Nice work! I have an R3 and R6 and I've been very happy with them for sports but I haven't done many indoor sports yet. The first time I did, was also volleyball. I have been contemplating an R7 for a combination of the crop sensor in sports as well as a body my kids can learn/use.
 
Thanks for the info, that is very helpful! I had been using one point focus for baseball games and I guess I must have changed it to spot yesterday and more of my shots were out of focus than in focus.

I am really wanting to learn back button focus but am not confident with it. I started to use it during a game yesterday and then I got nervous and switched back. For back button focus while shooting sports, do I need to focus on the player and keep holding the back button down as the player moves and I am taking the shots? It's hard to practice it without the moving targets and I'm too afraid to do it in real games.
 
Thanks for the info, that is very helpful! I had been using one point focus for baseball games and I guess I must have changed it to spot yesterday and more of my shots were out of focus than in focus.

I am really wanting to learn back button focus but am not confident with it. I started to use it during a game yesterday and then I got nervous and switched back. For back button focus while shooting sports, do I need to focus on the player and keep holding the back button down as the player moves and I am taking the shots? It's hard to practice it without the moving targets and I'm too afraid to do it in real games.
With back button focus for sports, you keep pushing the photo as long as you want to keep focussing, which is most of the time during shooting.

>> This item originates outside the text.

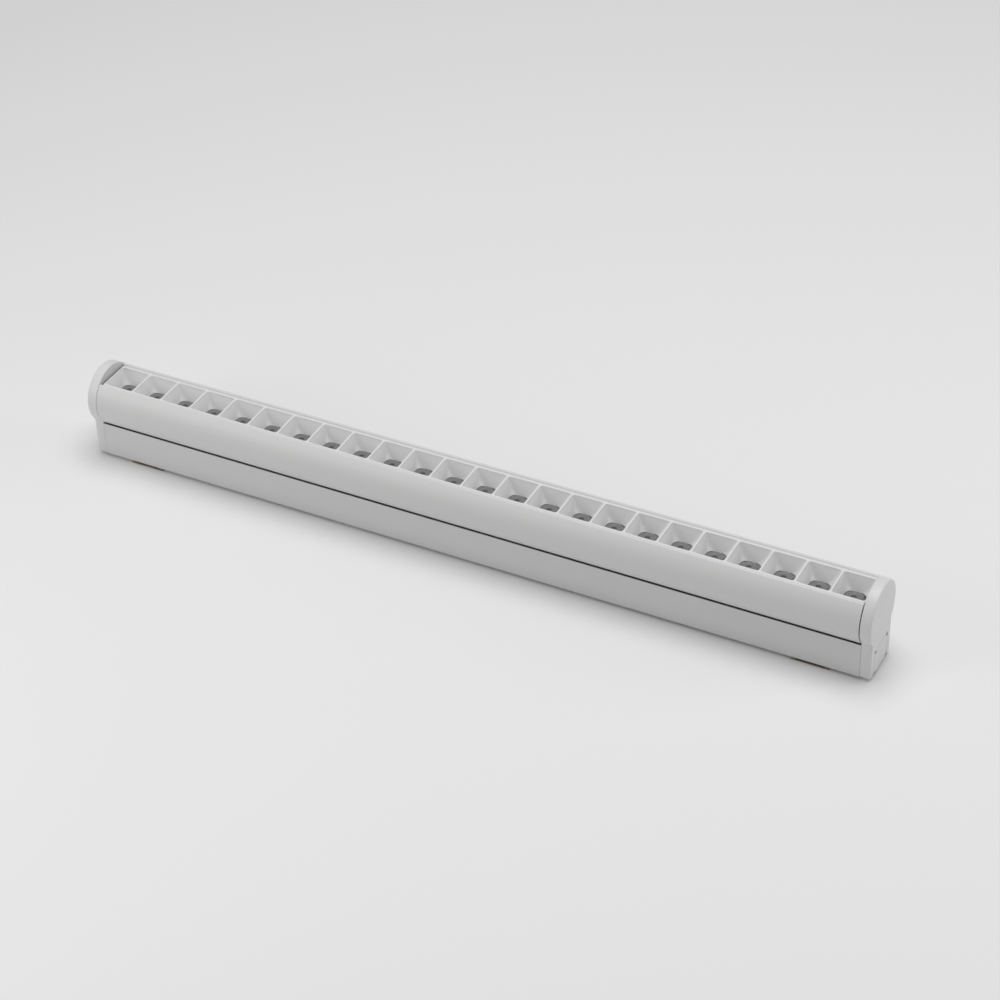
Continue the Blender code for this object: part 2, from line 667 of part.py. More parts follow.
def make_clip(side, name, material):
    """Spring-steel clip: a plate on the surface, a pad at each end for the base and two hooked tongues."""
    middle = side * CLIP_PLACE
    start, end = middle - CLIP_LENGTH / 2, middle + CLIP_LENGTH / 2
    half = BASE_HALF - 0.4 * MM
    slot_half = RAIL_MOUTH / 2 - GAP - CLIP_STEEL
    hook = CLIP_PLATE + RAIL_LIP + GAP
    reach = RAIL_WIDTH / 2 - GAP
    right = [
        (slot_half, CLIP_STEEL), (slot_half, hook + CLIP_STEEL), (reach, hook + CLIP_STEEL),
        (reach, hook), (slot_half + CLIP_STEEL, hook), (slot_half + CLIP_STEEL, CLIP_STEEL),
    ]
    left = [(-y, z) for y, z in reversed(right)]
    plate = [(-half, 0.0), (half, 0.0), (half, CLIP_STEEL)]
    outline = plate + right[::-1] + left[::-1] + [(-half, CLIP_STEEL)]
    clip = place(name, extruded(name, outline, [], start, end), material)
    pads = []
    for low in (start, end - CLIP_FOLD):
        pads.append(block((low, -half, 0.5 * CLIP_STEEL), (low + CLIP_FOLD, half, CLIP_PLATE - GAP)))
    boolean(clip, joined(name + "_pads", pads), "UNION")
    hole = upright(CLIP_HOLE, CLIP_HOLE, (middle, 0.0), -MM, CLIP_PLATE, 16)
    boolean(clip, hole, "DIFFERENCE")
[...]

It is important to have the camera set to "Servo AF" for the focus to keep adjusting when the subject moves. This is also the case when you use the shutter button to focus by the way. You use the button to engage AF with either of the buttons, depending on your settings.

The reason you usually will keep pressing the back button, is because in sports, the subjects move most of the time.

I started to use back button focus long ago and am so used to it now, I forget to others if the take the camera for a shot. They are used to pressing the shutter button.

The main reason I use back button focus is that AF and taking the photo are de-coupled. It sometimes just helps. For example if you prefocus on area and take photos while the subject passes the area I focussed at. For example when shooting cycling, I may focus on an area of the road and when a rider passes I just take photos in burst, so I will get a sharp one for sure.
When I would have AF on the shutter button, the camera would try to follow focus and if that becomes tricky I might end up without a sharp photo. For example due to other spectators getting into the frame and distracting the AF.

I must admit that with the newer cameras and AF systems, keeping focus on the subject is much easier, so the risk of the focus being distracted by other 'subjects' is much decreased.

Back button focus is something you need to get used to, because it is not forgiving like the AF on the shutter button which always press to take a photo. So practice is important, but you can practice on anything. A duck in a nearby pond, cars passing by on a local road...
Another thing to try might be to have AF on both the shutter and the back button. So if you 'forget' to push the back button, the AF will still engage when you push the shutter. But to really learn you have to disable AF from the shutter button.